Le présent en effet m’était devenu odieux, l’avenir sombre et effrayant ne se présentait plus à mon regard que comme une pente irréversible vers la déchéance et la ruine de toute espérance.
Le passé, quant à lui, devait rester ce qu’il a toujours été pour moi, d’ineffables aspirations au romanesque, cette quête chevaleresque de la vertu et de l’honneur, piétinées, humiliées par l’indigence implacable des jours, par ce que Louis XIV lui-même désignait par « La malice des méchants et des impies ».
Qu’en est-il aujourd’hui de ces ardeurs vertueuses à la Félicité ?
Hélas, je me suis aperçu soudain que la vie est à l’image de cette créature entrevue dans mon rêve, riante et généreuse avec les têtes légères de son âge, mais déjà si dédaigneuse et indifférente à mes élans respectueux de vénération et de tendresse.

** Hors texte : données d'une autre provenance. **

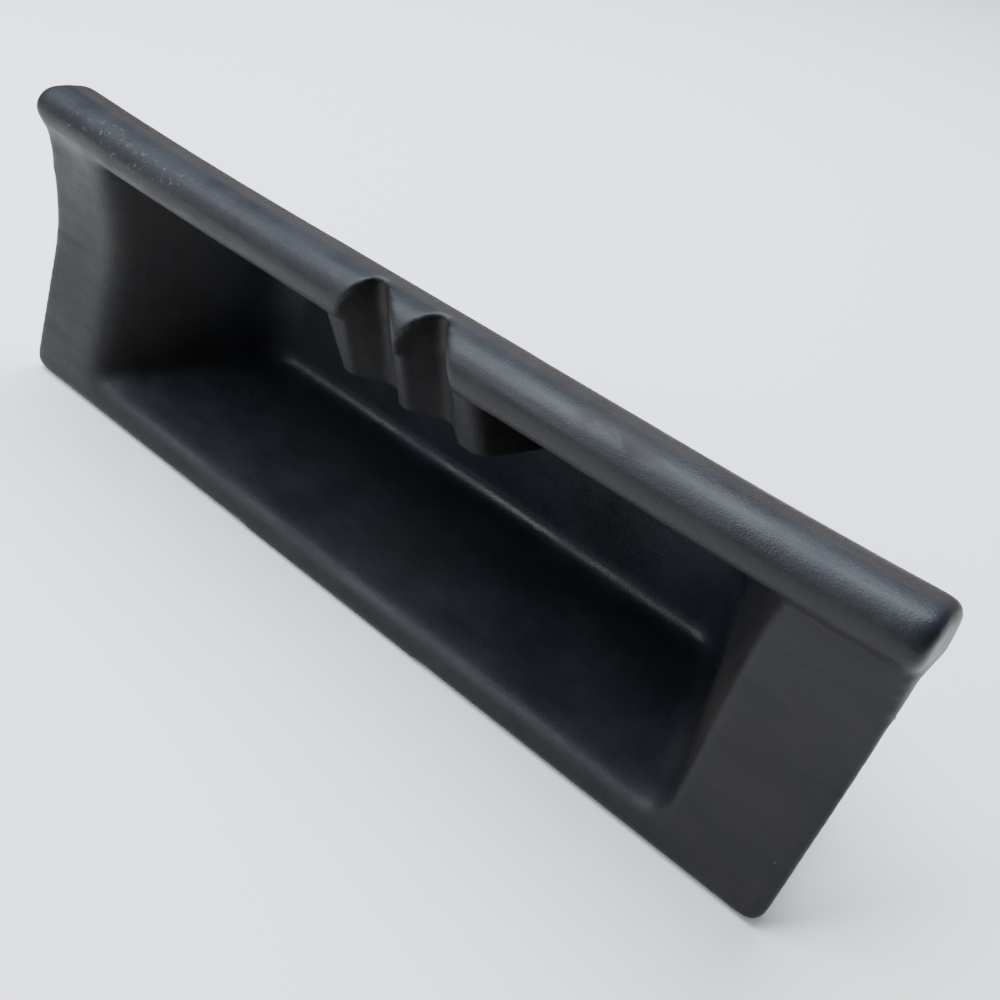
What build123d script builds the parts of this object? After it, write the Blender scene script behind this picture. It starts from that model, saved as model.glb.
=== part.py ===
from build123d import *
import math
import os

# Door pull handle: a moulded finger pocket with a full-length grip lip, two finger flutes under the
# middle of the lip, and a steel armature behind it that carries four studs for the door's inner panel.
#
# Everything is drawn in a drawing frame and moved to the handle's own frame when it is written:
#   drawing frame   X along the handle, 0 at mid length; Y into the door, 0 at the bottom edge's front;
#                   Z up, 0 at the bottom edge
#   handle's frame  same directions, origin at the centre of the four studs on the seat plane

# ---------------------------------------------------------------- driving dimensions, millimetres
LENGTH = 241.0                 # over the ends of the grip lip
WALL = 3.4                     # skin of the pocket and of the flange

# flange: a sheet with a hollow front, between the lip and the bottom edge
FLANGE_TOP_Z = 62.6
FLANGE_DEEPEST_Y = 8.85        # how far the hollow front lies behind the bottom edge
FLANGE_DEEPEST_Z = 44.7
FLANGE_HOLLOW_R = 63.0
FLANGE_HALF_BOTTOM = 117.0     # half length along the bottom edge
FLANGE_HALF_TOP = 120.2        # half length just under the lip
FLANGE_CORNER_R = 4.0
FLANGE_EDGE_R = 1.2

# grip lip: one section swept along the handle, rising a little towards its ends
NOSE_Y = 9.45
NOSE_Z = 67.0
NOSE_R = 5.55
LIP_BACK_Y = 21.4
LIP_BOTTOM_Z = 60.3
CROWN_DROP = 0.85              # fall of the crown from the nose to the back round
LIP_BACK_R = 4.0
LIP_END_R = 2.6
LIP_TRIM = 1.5                 # swept past each end, then cut off square
LEFT_RISE = 1.9
LEFT_RISE_LENGTH = 75.0
RIGHT_RISE = 1.2
RIGHT_RISE_LENGTH = 50.0
NECK_TOP_Z = 65.5              # the flange runs on up inside the nose to here
NECK_SETBACK = 0.7             # and stands back a little from the flange's front and ends
WEB_IN_X = 114.0               # webs behind both ends, from the flange up to the lip's back
WEB_LOW_Z = 50.0
WEB_KNEE_Y = 1.6               # the web's rear edge turns back at this depth behind the flange
WEB_KNEE_Z = 5.6               # and this height above its lower end
WEB_TOP_DROP = 0.4             # it meets the lip's back this far below the lip's bottom
WEB_TOP_WIDTH = 5.0
WEB_SETBACK = 0.4              # from the flange's end

# pocket: inside faces
OPENING_HALF_BOTTOM = 92.2     # half length of the mouth at the floor
OPENING_HALF_TOP = 102.2       # and a little above the lip
BACK_HALF_BOTTOM = 75.4
BACK_HALF_TOP = 70.5
FLOOR_FRONT_Z = 6.5
FLOOR_BACK_Z = 8.4
BACK_Y = 50.5
ROOF_FRONT_Y = 13.2            # highest line of the roof, just behind the nose
ROOF_FRONT_Z = 68.0
ROOF_BACK_Z = 42.0
HOOK_Y = 11.2                  # lower edge of the nose's rear face, where the fingers pull
CORNER_R = 11.0                # upright corners at the back
FLOOR_R = 5.0
MOUTH_REACH = 12.0             # the hollow is cut this far out in front of the bottom edge
SKIN_FRONT_Y = 1.0             # the pocket's skin starts here, inside the flange

# fluted block that props the middle of the lip
BLOCK_X = 2.8
BLOCK_HALF = 21.8
BLOCK_FRONT_TOP_Y = 6.6
BLOCK_RIDGE_Y = 15.2           # front of the ridges at the block's bottom
BLOCK_RIDGE_Z = 45.0
BLOCK_BACK_Z = 35.5            # bottom of the block at the back wall
BLOCK_FLANK_R = 3.2

# finger flutes: plans at the lip's top and at the block's bottom, as (x, y); their left sides are
# steep and their right sides slant, so that fingers lie in them at an angle
FLUTE_TOP_Z = 72.4
FLUTE_LOW_Z = 44.0
FLUTE_REACH = 6.0              # each flute is cut this far past both plans
FLUTE_R = 1.5
LEFT_FLUTE_TOP = [(-8.8, -6.0), (-8.4, 12.6), (-5.7, 12.6), (13.8, -6.0)]
LEFT_FLUTE_LOW = [(-28.1, 0.0), (-9.2, 21.5), (-6.0, 21.5), (16.8, 0.0)]
RIGHT_FLUTE_TOP = [(6.5, -6.0), (9.2, 12.6), (11.9, 12.6), (25.4, -6.0)]
RIGHT_FLUTE_LOW = [(-10.8, 0.0), (8.0, 21.5), (10.5, 21.5), (37.4, 0.0)]

# steel armature
ROD_R = 2.0
ROD_Y = 9.2
ROD_Z = 67.0
ROD_BEND_R = 6.0
ROD_END_X = 111.0
LEFT_ROD_TURN_X = -15.3
RIGHT_ROD_TURN_X = 20.3
ROD_LEVEL_Y = 48.0             # where the sloping run turns level to pass through the back wall
ROD_BACK_Z = 40.0
PLATE = 2.5
PLATE_FRONT_Y = ROD_Y + ROD_R
PLATE_IN_X = 96.0
PLATE_OUT_X = 112.0
PLATE_BOTTOM_Z = 9.0
PLATE_TOP_Z = 70.0
PLATE_CORNER_R = 3.0
STRAP = 2.0
STRAP_LOW_Z = 26.0
STRAP_HIGH_Z = 45.0
STRAP_GAP = 1.5                # room for the pads between the pocket and the strap
STRAP_BEND_R = 3.0
STRAP_FOOT_X = 98.0            # where the strap leaves the end plate
STRAP_BACK_X = 80.5            # and where it turns across the back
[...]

Je pris douloureusement conscience que je n’avais plus le droit de La désirer, qu’un modeste regard levé sur sa personne était à lui seul une suprême inconvenance et l’objet de toutes les railleries, que mon existence, tout comme mon néant au monde, n’avaient plus la moindre valeur à ses yeux.
Ce bonheur de la vie en fleurs qui me tendait les bras lorsque j’avais vingt ans, je n’ai pas osé le saisir alors, entravé que j’étais par mes excès de réserve et d’exigence envers moi-même et les autres.
Hélas, le Temps a passé comme coule une fontaine. Et tel Baudelaire avec sa mystérieuse inconnue, j’ai laissé moi aussi filer la vie et les sourires de la Jeune Fille en Fleurs.
Malherbe, notre maître à tous en poésie, n’exprimait-il pas le même regret :
« Tout le plaisir des jours est en leurs matinées,
La nuit est déjà proche à qui passe midi ».
Voyant à mon tour grandir à l’horizon la sombre silhouette des montagnes du soir, il ne me restera bientôt plus, comme l’héroïne de Corneille qu’à « chercher le silence et la nuit pour pleurer ».